役所の人たちに聞いたところ、前政権までは、副大臣や政務官はあまり役所に来なかったそうです。地元活動などに力を入れていたのでしょうか。

その一方、役所では大臣一人しか政治家としての仕事をしていなかったわけですが、大臣の職は国会の委員会などでの答弁、その省庁での会議、外部でのセレモニーなどがあって圧倒的に忙しいため、大臣自身で省庁間の調整をするなどという時間はありませんでした。その結果、以前の政権ですと政治主導をやりたくても、それに割ける大臣の時間が圧倒的に少なく、大臣は官僚の振り付けに頼るしかない状態でした。

今の政権ではこの統治機構が大きく変わりました。各省庁は、大臣、副大臣、政務官という政務三役がチームで働いており、政治のガバナンスが利いています。

サラリーマン時代の企画調整と営業の経験

私の場合、サラリーマン時代に大きな会社の組織内で企画調整の仕事を長く経験しましたし、営業もやってきました。それが今の副大臣の業務に生きていおり、省庁間の調整業務はもちろんのこと、5人の大臣に使えているわけですが、各大臣からの指示を仰ぐべき場合と仰がなくてもいい場合を、これまでの経験に照らして判断しています。概ね当たっているようです。
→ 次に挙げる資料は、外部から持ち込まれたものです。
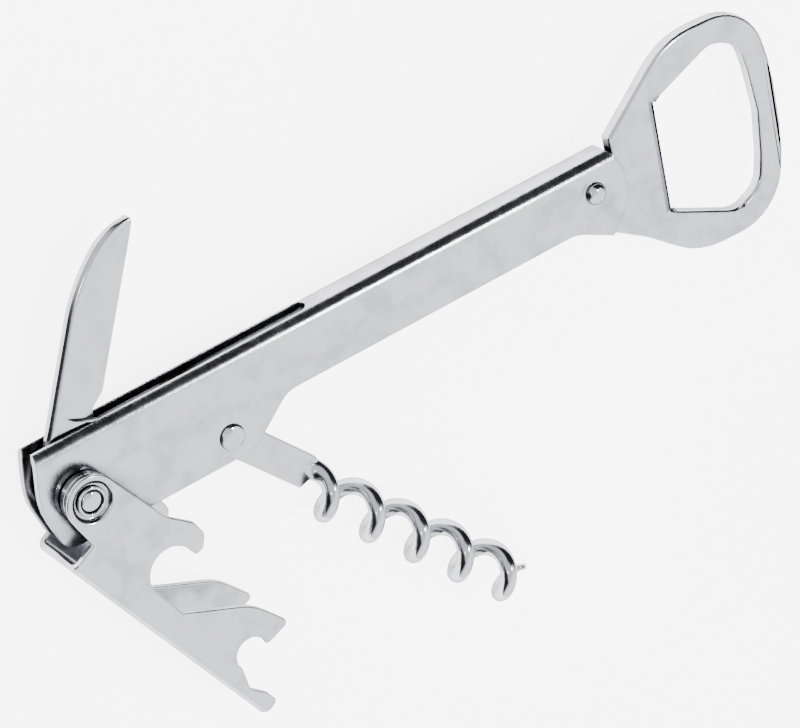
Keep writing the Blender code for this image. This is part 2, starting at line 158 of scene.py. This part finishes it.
def add(nodes, kind, inputs=None, **settings):
    """A shader node with its settings and constant inputs."""
    node = nodes.new(kind)
    for key, value in settings.items():
        setattr(node, key, value)
    for key, value in (inputs or {}).items():
        node.inputs[key].default_value = value
    return node


def ramp(nodes, links, source, stops):
    """Colour ramp over a value; stops are (position, grey or colour)."""
    node = nodes.new("ShaderNodeValToRGB")
    elements = node.color_ramp.elements
    while len(elements) < len(stops):
        elements.new(0.5)
    for element, (place, value) in zip(elements, stops):
        element.position = place
        colour = value if isinstance(value, tuple) else (value,) * 3
        element.color = (*colour, 1.0)
    links.new(source, node.inputs["Fac"])
    return node.outputs["Color"]


def metal(name, colour, rough, cloud=0.10, grain=0.6, stretch=(1.0, 1.0, 1.0), pits=0.0,
          rounding=0.0):
    """Plated metal: clouded tone, uneven roughness, fine grain and a few pits."""
    material = bpy.data.materials.new(name)
    nodes, links = node_group(material)
    shader = nodes["Principled BSDF"]
    shader.inputs["Metallic"].default_value = 1.0
    shader.inputs["Specular Tint"].default_value = (*EDGE_TINT, 1.0)
    place = add(nodes, "ShaderNodeTexCoord")
    shape = add(nodes, "ShaderNodeMapping", {"Scale": stretch})
    links.new(place.outputs["Object"], shape.inputs["Vector"])

    clouds = add(nodes, "ShaderNodeTexNoise", {"Scale": CLOUD_SCALE, "Detail": 5.0, "Roughness": 0.6})
    links.new(place.outputs["Object"], clouds.inputs["Vector"])
    dark = tuple(c * (1.0 - cloud) for c in colour)
    tone = ramp(nodes, links, clouds.outputs["Fac"], ((0.36, dark), (0.56, colour)))
    nearby = add(nodes, "ShaderNodeAmbientOcclusion", {"Distance": TARNISH_REACH * MM}, samples=8)
    shade = ramp(nodes, links, nearby.outputs["AO"], ((0.25, 0.02), (0.72, 1.0)))
    tarnish = add(nodes, "ShaderNodeMix", data_type="RGBA", blend_type="MULTIPLY")
    tarnish.inputs["Factor"].default_value = 1.0
    links.new(tone, tarnish.inputs[6])
    links.new(shade, tarnish.inputs[7])
    links.new(tarnish.outputs[2], shader.inputs["Base Color"])

    smears = add(nodes, "ShaderNodeTexNoise", {"Scale": SMEAR_SCALE, "Detail": 6.0, "Roughness": 0.7})
    links.new(shape.outputs["Vector"], smears.inputs["Vector"])
    finish = ramp(nodes, links, smears.outputs["Fac"],
                  ((0.3, rough * SOFTEST), (0.7, rough * ROUGHEST)))
    links.new(finish, shader.inputs["Roughness"])

    fine = add(nodes, "ShaderNodeTexNoise", {"Scale": GRAIN_SCALE, "Detail": 4.0, "Roughness": 0.65})
    links.new(shape.outputs["Vector"], fine.inputs["Vector"])
    wave = add(nodes, "ShaderNodeTexNoise", {"Scale": WAVE_SCALE, "Detail": 2.0})
    links.new(place.outputs["Object"], wave.inputs["Vector"])
    rough_skin = add(nodes, "ShaderNodeBump", {"Strength": grain, "Distance": GRAIN_HEIGHT * MM})
    links.new(fine.outputs["Fac"], rough_skin.inputs["Height"])
    if rounding:
        edges = add(nodes, "ShaderNodeBevel", {"Radius": rounding * MM}, samples=6)
        links.new(edges.outputs["Normal"], rough_skin.inputs["Normal"])
    soft_skin = add(nodes, "ShaderNodeBump", {"Strength": WAVE_STRENGTH, "Distance": WAVE_HEIGHT * MM})
    links.new(wave.outputs["Fac"], soft_skin.inputs["Height"])
    links.new(rough_skin.outputs["Normal"], soft_skin.inputs["Normal"])
    last = soft_skin
    if pits:
        specks = add(nodes, "ShaderNodeTexVoronoi", {"Scale": PIT_SCALE})
        links.new(place.outputs["Object"], specks.inputs["Vector"])
        sunk = ramp(nodes, links, specks.outputs["Distance"], ((0.03, 0.0), (0.11, 1.0)))
        dents = add(nodes, "ShaderNodeBump", {"Strength": pits, "Distance": PIT_HEIGHT * MM})
        links.new(sunk, dents.inputs["Height"])
        links.new(last.outputs["Normal"], dents.inputs["Normal"])
        last = dents
    links.new(last.outputs["Normal"], shader.inputs["Normal"])
    return material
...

このほか、役所の人たちと接するときにも、サラリーマン時代の経験は生きています。役所が資料を出してきても、私がそのまま了解することはありません。この資料は別の角度から見直したほうがいいのではないかと官僚に指示を与えると、次にはその資料の質が格段によくなるのです。つまり、議員の質問能力は政府に入っても重要です。そういうことを通じて役所の機能がさらに高まっていくと思っています。

こちらから相手のところに出向いていく

国会へは、法案の審議を支障なく円滑に進むようにすることが副大臣の仕事です。やはり国会の委員会の委員長や理事の皆さんとの綿密な意志の疎通が必要です。省庁間や国会との調整では、こちらから出向くようにしています。私は営業のときには何千社という会社に飛び込みセールスをしていたのですが、その会社にいけば業績がいいか悪いかなど内情がわかったものです。同様に、こちらから各省庁に訪ねていくと、相手の仕事ぶりがわかりますし、こちらもいい刺激をたくさん受けます。いずれにしても、政治主導になって副大臣や政務官に求められる能力が格段に高くなってきたのは間違いありません。